Il confronto tra il presidente degli Stati Uniti e le grandi aziende tecnologiche ha raggiunto un nuovo livello di tensione quando Donald Trump ha pubblicamente chiesto il licenziamento di un dirigente di Microsoft. Si tratta di Lisa Monaco, recentemente nominata responsabile degli affari globali del colosso di Redmond, che secondo il presidente rappresenterebbe un rischio per la sicurezza nazionale a causa del suo passato nelle amministrazioni Obama e Biden.
La strategia di Trump non è una novità assoluta nel panorama delle relazioni tra Casa Bianca e Silicon Valley. Lo scorso agosto, il presidente aveva adottato un approccio simile nei confronti di Intel, accusando il CEO Lip Bu Tan di lealtà verso la Cina e mettendo in discussione la sua idoneità a guidare il gigante dei semiconduttori.
La vicenda si era poi conclusa diversamente: dopo una visita del dirigente alla Casa Bianca, Trump aveva cambiato tono, elogiando le qualità di leadership del CEO e siglando un accordo che prevedeva una partecipazione del 10% del governo americano in Intel, in cambio di sovvenzioni già autorizzate sotto il CHIPS Act.
L'episodio Intel dimostra come le pressioni presidenziali possano trasformarsi in opportunità di dialogo, ma anche quanto sia sottile il confine tra diplomazia aziendale e cedimento alle richieste politiche. Il precedente potrebbe ora influenzare la risposta di Microsoft, che finora non ha commentato pubblicamente le dichiarazioni di Trump.
Le accuse contro Monaco e il tema dell'accesso ai dati
Attraverso i suoi canali social, Trump ha sostenuto che la carriera di Monaco nelle precedenti amministrazioni democratiche - entrambe coinvolte in indagini sulle sue azioni - la renderebbe inadeguata per un ruolo in Microsoft. Il ragionamento del presidente si basa sui numerosi contratti governativi dell'azienda di Redmond, che secondo lui permetterebbero alla dirigente di accedere a "informazioni altamente sensibili". Trump ha definito "inaccettabile" questo tipo di accesso, concludendo con una richiesta diretta: "È mia opinione che Microsoft dovrebbe immediatamente interrompere il rapporto di lavoro con Lisa Monaco".

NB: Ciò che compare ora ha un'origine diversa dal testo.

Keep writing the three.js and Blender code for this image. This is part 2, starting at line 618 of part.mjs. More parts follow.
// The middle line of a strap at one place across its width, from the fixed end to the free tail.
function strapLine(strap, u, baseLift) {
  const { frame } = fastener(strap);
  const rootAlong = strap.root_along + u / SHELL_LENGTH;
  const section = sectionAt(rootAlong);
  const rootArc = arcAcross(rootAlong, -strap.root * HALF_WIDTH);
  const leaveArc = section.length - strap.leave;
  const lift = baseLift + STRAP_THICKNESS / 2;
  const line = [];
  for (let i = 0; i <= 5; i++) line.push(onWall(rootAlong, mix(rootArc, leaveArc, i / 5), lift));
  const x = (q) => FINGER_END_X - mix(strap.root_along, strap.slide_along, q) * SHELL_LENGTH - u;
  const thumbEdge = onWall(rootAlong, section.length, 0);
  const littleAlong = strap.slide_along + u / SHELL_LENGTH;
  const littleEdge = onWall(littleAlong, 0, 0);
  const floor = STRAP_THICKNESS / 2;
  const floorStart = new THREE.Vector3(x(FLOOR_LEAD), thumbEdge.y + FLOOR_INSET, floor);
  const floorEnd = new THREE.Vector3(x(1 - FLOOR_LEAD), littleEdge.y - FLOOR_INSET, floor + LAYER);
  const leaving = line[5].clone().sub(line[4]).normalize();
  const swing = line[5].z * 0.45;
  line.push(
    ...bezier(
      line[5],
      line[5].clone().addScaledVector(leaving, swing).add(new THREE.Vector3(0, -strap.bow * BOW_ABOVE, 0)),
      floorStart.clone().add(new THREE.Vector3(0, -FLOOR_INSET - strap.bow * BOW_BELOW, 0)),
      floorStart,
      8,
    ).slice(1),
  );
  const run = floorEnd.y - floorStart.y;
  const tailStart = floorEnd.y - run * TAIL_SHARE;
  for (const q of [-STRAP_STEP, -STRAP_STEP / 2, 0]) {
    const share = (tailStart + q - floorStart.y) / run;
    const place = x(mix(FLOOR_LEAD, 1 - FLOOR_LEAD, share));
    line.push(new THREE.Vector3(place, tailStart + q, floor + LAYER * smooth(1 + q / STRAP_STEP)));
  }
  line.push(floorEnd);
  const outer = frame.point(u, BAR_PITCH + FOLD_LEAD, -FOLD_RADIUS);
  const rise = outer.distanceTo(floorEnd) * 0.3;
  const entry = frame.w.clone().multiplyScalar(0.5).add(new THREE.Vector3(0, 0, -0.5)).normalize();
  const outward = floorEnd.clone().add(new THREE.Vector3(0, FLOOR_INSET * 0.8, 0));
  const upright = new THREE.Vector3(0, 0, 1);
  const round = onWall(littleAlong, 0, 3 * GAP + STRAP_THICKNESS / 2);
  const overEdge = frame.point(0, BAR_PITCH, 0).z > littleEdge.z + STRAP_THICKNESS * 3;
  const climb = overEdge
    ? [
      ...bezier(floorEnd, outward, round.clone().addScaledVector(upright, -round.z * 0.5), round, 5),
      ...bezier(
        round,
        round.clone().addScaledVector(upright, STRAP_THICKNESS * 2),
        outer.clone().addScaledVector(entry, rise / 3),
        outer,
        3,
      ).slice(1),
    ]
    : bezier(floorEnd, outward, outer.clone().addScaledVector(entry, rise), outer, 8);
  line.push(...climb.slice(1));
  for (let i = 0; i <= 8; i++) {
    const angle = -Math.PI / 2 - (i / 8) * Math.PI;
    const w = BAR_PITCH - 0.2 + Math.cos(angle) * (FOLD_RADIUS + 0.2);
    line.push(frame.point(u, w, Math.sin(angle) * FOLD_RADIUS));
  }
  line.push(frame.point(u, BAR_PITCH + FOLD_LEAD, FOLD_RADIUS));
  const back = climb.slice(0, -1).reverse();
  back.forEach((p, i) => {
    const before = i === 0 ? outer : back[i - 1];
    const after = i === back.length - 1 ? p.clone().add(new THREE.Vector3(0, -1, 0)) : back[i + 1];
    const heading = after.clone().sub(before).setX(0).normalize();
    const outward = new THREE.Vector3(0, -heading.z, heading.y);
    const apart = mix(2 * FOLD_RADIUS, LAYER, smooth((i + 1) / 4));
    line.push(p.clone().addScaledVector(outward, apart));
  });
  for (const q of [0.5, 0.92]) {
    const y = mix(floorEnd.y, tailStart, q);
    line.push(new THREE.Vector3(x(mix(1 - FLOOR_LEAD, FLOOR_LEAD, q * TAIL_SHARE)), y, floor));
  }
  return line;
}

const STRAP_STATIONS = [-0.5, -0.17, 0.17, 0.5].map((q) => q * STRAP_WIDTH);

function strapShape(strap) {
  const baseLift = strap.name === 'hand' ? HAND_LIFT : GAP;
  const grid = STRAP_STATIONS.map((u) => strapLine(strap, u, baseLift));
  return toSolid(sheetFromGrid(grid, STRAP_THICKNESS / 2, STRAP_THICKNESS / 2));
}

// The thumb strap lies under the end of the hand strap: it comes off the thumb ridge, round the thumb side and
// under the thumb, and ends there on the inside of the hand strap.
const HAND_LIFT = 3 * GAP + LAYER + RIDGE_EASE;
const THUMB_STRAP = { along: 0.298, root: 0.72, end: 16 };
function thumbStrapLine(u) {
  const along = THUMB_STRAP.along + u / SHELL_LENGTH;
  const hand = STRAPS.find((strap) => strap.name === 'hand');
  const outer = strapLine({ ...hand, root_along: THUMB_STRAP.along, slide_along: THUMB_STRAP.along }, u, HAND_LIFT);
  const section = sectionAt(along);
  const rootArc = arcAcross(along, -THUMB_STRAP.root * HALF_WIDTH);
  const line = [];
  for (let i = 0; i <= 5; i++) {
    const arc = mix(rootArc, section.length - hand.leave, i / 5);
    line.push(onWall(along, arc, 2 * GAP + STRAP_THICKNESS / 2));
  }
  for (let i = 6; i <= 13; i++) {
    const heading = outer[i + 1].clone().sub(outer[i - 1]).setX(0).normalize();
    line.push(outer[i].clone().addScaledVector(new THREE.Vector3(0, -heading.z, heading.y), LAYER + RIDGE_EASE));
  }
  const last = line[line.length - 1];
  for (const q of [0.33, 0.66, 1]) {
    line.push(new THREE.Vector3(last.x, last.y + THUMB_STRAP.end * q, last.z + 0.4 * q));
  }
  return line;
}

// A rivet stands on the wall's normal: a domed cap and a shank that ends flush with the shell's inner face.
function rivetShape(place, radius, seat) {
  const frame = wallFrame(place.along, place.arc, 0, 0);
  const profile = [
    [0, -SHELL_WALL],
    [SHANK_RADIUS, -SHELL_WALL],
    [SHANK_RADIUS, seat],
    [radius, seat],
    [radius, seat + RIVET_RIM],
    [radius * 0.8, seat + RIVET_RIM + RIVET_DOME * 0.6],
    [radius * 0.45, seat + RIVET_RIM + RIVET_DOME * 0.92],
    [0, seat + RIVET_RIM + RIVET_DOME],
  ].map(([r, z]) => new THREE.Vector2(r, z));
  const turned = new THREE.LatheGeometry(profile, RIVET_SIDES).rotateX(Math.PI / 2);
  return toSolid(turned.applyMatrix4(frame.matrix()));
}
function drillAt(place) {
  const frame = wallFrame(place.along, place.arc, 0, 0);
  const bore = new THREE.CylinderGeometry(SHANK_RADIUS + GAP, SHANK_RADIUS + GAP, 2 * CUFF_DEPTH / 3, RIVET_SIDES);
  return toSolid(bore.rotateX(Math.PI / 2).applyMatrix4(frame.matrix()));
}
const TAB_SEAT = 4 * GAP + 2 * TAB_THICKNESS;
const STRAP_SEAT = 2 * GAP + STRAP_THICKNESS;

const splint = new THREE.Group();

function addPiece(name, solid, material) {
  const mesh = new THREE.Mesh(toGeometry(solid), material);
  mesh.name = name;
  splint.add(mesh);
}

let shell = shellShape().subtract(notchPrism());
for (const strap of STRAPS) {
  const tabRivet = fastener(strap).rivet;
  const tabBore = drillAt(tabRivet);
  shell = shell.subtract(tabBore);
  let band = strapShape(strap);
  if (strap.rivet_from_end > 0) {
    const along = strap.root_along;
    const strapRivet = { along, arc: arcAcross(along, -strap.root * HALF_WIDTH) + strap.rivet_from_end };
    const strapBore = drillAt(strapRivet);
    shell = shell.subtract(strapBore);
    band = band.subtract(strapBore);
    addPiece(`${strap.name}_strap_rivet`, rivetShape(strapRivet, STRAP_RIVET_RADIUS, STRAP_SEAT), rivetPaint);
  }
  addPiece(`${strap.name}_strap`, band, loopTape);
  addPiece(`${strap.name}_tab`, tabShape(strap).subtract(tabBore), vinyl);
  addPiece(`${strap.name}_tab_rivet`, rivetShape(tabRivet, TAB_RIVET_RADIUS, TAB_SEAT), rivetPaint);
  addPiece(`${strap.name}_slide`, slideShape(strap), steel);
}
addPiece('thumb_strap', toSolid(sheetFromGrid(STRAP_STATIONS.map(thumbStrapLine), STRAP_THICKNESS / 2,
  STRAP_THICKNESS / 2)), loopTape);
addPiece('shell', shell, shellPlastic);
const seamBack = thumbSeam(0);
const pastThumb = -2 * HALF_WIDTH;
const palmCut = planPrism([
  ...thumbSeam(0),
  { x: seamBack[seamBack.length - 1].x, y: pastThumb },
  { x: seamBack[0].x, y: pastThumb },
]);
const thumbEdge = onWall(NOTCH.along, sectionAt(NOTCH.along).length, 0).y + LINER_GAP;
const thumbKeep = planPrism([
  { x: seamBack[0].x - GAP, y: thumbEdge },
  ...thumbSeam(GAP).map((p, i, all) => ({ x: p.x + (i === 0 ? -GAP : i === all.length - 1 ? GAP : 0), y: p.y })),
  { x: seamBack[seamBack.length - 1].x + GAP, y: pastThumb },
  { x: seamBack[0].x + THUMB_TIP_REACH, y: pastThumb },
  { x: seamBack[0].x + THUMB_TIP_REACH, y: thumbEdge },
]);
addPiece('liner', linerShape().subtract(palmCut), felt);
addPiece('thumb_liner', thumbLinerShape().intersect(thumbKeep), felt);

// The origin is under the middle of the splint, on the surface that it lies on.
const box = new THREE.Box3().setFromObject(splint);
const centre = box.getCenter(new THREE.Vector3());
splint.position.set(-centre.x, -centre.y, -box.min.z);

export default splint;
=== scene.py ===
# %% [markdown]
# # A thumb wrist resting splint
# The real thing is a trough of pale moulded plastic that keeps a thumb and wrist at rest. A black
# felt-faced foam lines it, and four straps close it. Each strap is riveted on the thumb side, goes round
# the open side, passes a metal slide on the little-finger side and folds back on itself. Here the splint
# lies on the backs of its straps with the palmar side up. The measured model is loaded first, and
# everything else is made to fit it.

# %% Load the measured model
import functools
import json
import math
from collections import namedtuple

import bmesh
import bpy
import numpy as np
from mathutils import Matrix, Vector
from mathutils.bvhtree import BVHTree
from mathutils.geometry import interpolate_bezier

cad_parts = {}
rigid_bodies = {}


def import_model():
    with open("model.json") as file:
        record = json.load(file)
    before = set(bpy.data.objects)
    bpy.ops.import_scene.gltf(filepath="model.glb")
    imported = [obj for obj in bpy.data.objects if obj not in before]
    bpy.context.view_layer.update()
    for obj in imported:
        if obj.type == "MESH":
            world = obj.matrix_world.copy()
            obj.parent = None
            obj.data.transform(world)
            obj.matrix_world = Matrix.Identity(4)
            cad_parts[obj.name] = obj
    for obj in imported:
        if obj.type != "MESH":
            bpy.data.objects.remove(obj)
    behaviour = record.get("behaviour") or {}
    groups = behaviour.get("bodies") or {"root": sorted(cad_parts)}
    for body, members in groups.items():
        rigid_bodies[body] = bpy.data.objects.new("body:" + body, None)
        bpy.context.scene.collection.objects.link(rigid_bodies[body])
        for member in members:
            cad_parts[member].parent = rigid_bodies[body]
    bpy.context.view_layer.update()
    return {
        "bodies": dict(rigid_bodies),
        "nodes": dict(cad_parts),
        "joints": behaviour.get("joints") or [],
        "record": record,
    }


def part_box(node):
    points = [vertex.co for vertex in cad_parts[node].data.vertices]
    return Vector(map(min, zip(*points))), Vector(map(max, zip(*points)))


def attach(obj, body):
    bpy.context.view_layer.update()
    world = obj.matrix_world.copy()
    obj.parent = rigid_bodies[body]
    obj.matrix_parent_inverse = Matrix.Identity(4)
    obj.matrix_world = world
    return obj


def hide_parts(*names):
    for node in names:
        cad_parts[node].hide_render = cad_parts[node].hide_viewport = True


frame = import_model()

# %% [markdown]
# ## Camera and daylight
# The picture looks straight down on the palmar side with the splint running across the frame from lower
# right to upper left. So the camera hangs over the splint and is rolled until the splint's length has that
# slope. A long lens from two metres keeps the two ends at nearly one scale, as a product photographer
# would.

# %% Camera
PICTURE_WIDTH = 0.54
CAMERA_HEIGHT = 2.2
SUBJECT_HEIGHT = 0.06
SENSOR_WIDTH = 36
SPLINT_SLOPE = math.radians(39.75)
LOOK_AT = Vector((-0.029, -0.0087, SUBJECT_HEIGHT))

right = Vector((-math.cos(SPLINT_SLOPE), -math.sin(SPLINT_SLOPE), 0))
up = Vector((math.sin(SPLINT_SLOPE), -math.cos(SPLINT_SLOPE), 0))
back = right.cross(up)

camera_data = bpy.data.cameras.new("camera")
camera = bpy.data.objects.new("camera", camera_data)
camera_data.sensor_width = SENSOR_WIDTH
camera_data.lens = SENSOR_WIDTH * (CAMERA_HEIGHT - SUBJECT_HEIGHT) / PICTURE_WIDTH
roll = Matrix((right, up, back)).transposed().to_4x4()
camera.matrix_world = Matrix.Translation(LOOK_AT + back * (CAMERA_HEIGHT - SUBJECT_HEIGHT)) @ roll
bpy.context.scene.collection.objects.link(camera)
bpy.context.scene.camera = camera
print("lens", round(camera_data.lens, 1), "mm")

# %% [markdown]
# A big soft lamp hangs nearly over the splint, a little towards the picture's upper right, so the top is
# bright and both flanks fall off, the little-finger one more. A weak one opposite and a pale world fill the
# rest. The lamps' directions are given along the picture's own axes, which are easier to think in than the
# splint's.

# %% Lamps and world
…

La posizione di Trump ha ricevuto il sostegno dell'attivista conservatrice Laura Loomer, che ha rivendicato il merito di aver informato il presidente sulla nomina di Monaco. Loomer ha inoltre sfidato il CEO di Microsoft Satya Nadella a "conformarsi" ai desideri di Trump, alzando ulteriormente la posta in gioco della controversia.
Nonostante Microsoft mantenga effettivamente una miriade di contratti con il governo americano, rimane tutt'altro che certo che Monaco - o altri dirigenti senior dell'azienda - abbiano automaticamente accesso a informazioni che potrebbero mettere a rischio la sicurezza nazionale degli Stati Uniti. Le dichiarazioni di Trump fanno riferimento a episodi che il presidente ha spesso definito "cospirazioni del Deep State", termine che utilizza per descrivere presunti tentativi di perseguitare lui e i suoi sostenitori.

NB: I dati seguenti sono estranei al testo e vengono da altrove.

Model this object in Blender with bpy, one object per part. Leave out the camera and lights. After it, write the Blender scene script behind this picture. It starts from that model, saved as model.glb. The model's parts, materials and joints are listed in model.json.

La situazione pone Microsoft in una posizione particolarmente delicata. L'azienda ha certamente osservato come altre grandi corporazioni americane, come l'emittente ABC, abbiano rapidamente scelto di risolvere le cause legali intentate da Trump durante la sua presidenza. Alcuni di questi accordi sono arrivati mentre le aziende aspettavano l'approvazione dei regolatori per operazioni o decisioni cruciali.
Microsoft non è attualmente in attesa di approvazioni federali per iniziative importanti. Anzi, Washington ha recentemente facilitato alcune operazioni del gigante del software, come la costruzione di data center, e ha allentato le regolamentazioni sull'intelligenza artificiale in modi che favoriscono Redmond. Anche così, comunque, l'azienda fondata da Bill Gates non vuole certamente mettersi contro il Presidente degli Stati Uniti, e con ogni probabilità cercherà la conciliazione.

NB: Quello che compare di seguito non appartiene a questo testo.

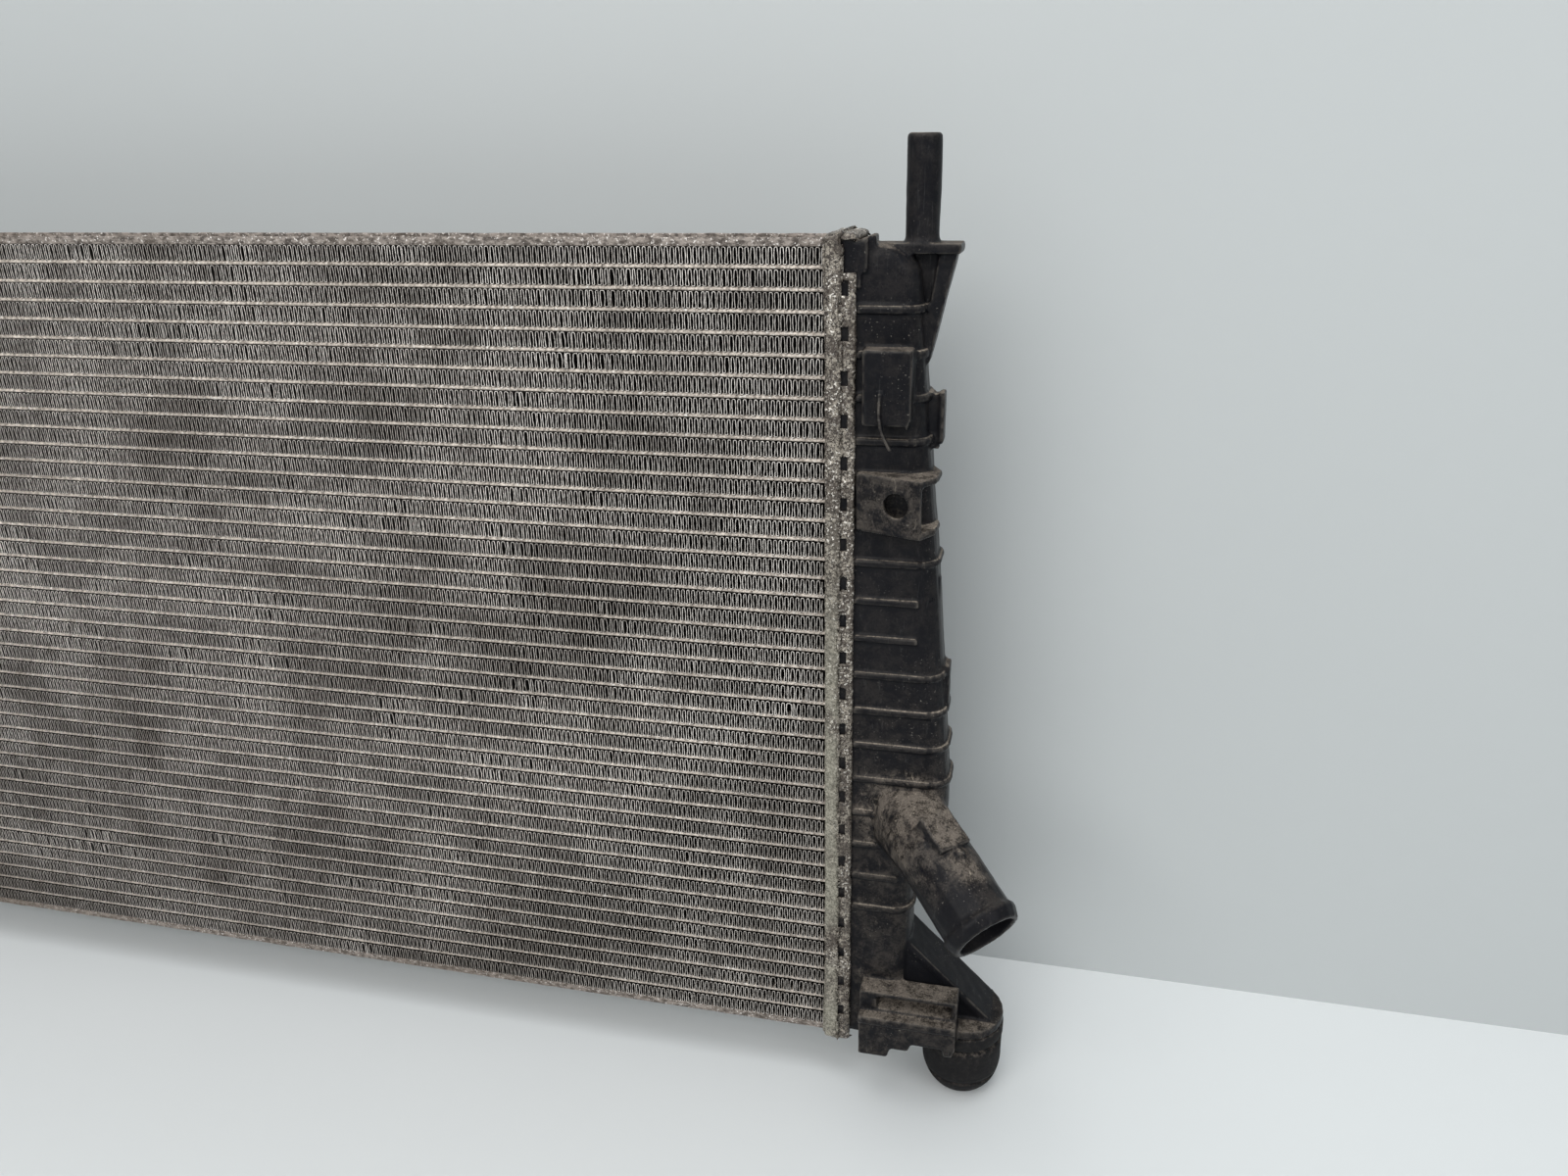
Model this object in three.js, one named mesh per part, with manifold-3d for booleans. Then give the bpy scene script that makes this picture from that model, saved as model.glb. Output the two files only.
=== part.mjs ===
// Car radiator: a brazed aluminium core between two crimped-on plastic side tanks.
// Millimetres, +Z up. The core runs along X and its front face looks towards -Y.
// The origin is under the middle of the part, at the height of the rubber feet.
import * as THREE from "three";
import { mergeVertices } from "three/addons/utils/BufferGeometryUtils.js";
import Module from "manifold-3d";

const wasm = await Module();
wasm.setup();

// ---- Driving dimensions ---------------------------------------------------------------

// Core
const CORE_LENGTH = 670;
const CORE_DEPTH = 26;
const TUBE_COUNT = 43;
const TUBE_PITCH = 9;
const TUBE_HEIGHT = 1.8;
const TUBE_DEPTH = 25;
const TUBE_WALL = 0.35;
const TUBE_NOSE = 0.9;
const TUBE_STICKS_OUT = 3.2;
const FIN_GAP = 0.3;
const FIN_TIE_WIDTH = 4;
const FIN_TIE_THICKNESS = 0.6;
const CORE_HEIGHT = TUBE_PITCH * (TUBE_COUNT + 1);

// Side plates, folded up from sheet as shallow channels
const SIDE_PLATE_SHEET = 1.2;
const SIDE_PLATE_HEIGHT = 4;
const SIDE_PLATE_INTO_CORE = 0.9;

// Header plates: a floor that takes the tube ends, and a wall crimped over the tank's foot
const HEADER_SHEET = 1.2;
const HEADER_FLOOR = 1.5;
const HEADER_OVERHANG = 4.5;
const HEADER_REACH = 13;
const HEADER_NOTCH_FROM = 7;
const HEADER_NOTCH_HEIGHT = 14;
const HEADER_END_FOLD = 1.2;
const CRIMP_LIP = 1.5;
const CRIMP_LIP_THICKNESS = 1.1;
const WINDOW_FIRST = 16.6;
const WINDOW_PITCH = 18.2;
const WINDOW_COUNT = 21;
const WINDOW_WIDTH = 3;
const WINDOW_HEIGHT = 5.4;
const WINDOW_CENTRE = 8.8;

// Gasket and the tank's foot, stacked on the header's floor
const CLEARANCE = 0.3;
const GASKET_THICKNESS = 1.4;
const GASKET_WIDTH = 3;
const FOOT_TOP = 11.5;

// Tank shell
const TANK_WALL = 3;
const TANK_ROOT = 13.4;
const BODY_INSET = 1;
const CORNER_RADIUS = 9;
const DOME_RADIUS = 15;
const DOME_TOP = -0.3;
const END_PINCH = 0.15;
const BODY_BOTTOM = -397;
const BOTTOM_RADIUS = 10;
const ARC_STEPS = 4;

// Ribs moulded round the tank, at a steady pitch down from the first
const RIB_FIRST = 25.2;
const RIB_PITCH = 18.2;
const RIB_THICKNESS = 2.8;
const RIB_PROUD = 1.8;
const SHORT_RIB_REACH = 42;

// Upper locating pin
const PIN_FROM_CORE = 37.4;
const PIN_RADIUS = 7;
const PIN_HEIGHT = 41.5;
const PIN_FLANGE_THICKNESS = 4;
const PIN_FLANGE_REACH = 54;
const PIN_FLANGE_FRONT = 5;

// Lower foot: an arm out to a peg, and the rubber bush pushed onto the peg
const PEG_FROM_CORE = 70.5;
const PEG_RADIUS = 6.5;
const PEG_LENGTH = 24;
const SEAT_RADIUS = 20.5;
const SEAT_BOTTOM = -386;
const SEAT_THICKNESS = 5;
const BUSH_RADIUS = 20.8;
const BUSH_HEIGHT = 42;
const BUSH_BORE = 7;
const BUSH_BORE_DEPTH = 27;
const BUSH_FLAT_RADIUS = 7;
const BUSH_DOME_STEPS = 5;
const BUSH_DOME_FROM = 22;
const BUSH_GROOVE = 8.2;
const BUSH_GROOVE_WIDTH = 3;

// Hose stubs, outlet low on the right and inlet high on the left
const STUB_RADIUS = 17;
const STUB_BORE = 13.8;
const STUB_BEAD = 18.2;
const STUB_LENGTH = 46;
const STUB_SIDES = 20;
const OUTLET_MOUTH = new THREE.Vector3(81.6, -50, -287.7);
const OUTLET_AXIS = new THREE.Vector3(0.62, -0.61, -0.49).normalize();
const INLET_MOUTH = new THREE.Vector3(84, -42, -62);
const INLET_AXIS = new THREE.Vector3(0.72, -0.69, 0).normalize();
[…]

L'amministrazione Trump potrebbe teoricamente minacciare di cancellare alcuni contratti Microsoft, una mossa che beneficerebbe competitor come Google, Oracle e AWS. Tuttavia, tale decisione comporterebbe probabilmente costi elevatissimi per Washington in progetti di migrazione. Qualsiasi scelta di sostituire Microsoft risulterebbe quindi in contraddizione con la politica dell'amministrazione di ridurre le spese governative superflue, creando un paradosso strategico che potrebbe limitare le opzioni concrete a disposizione della Casa Bianca.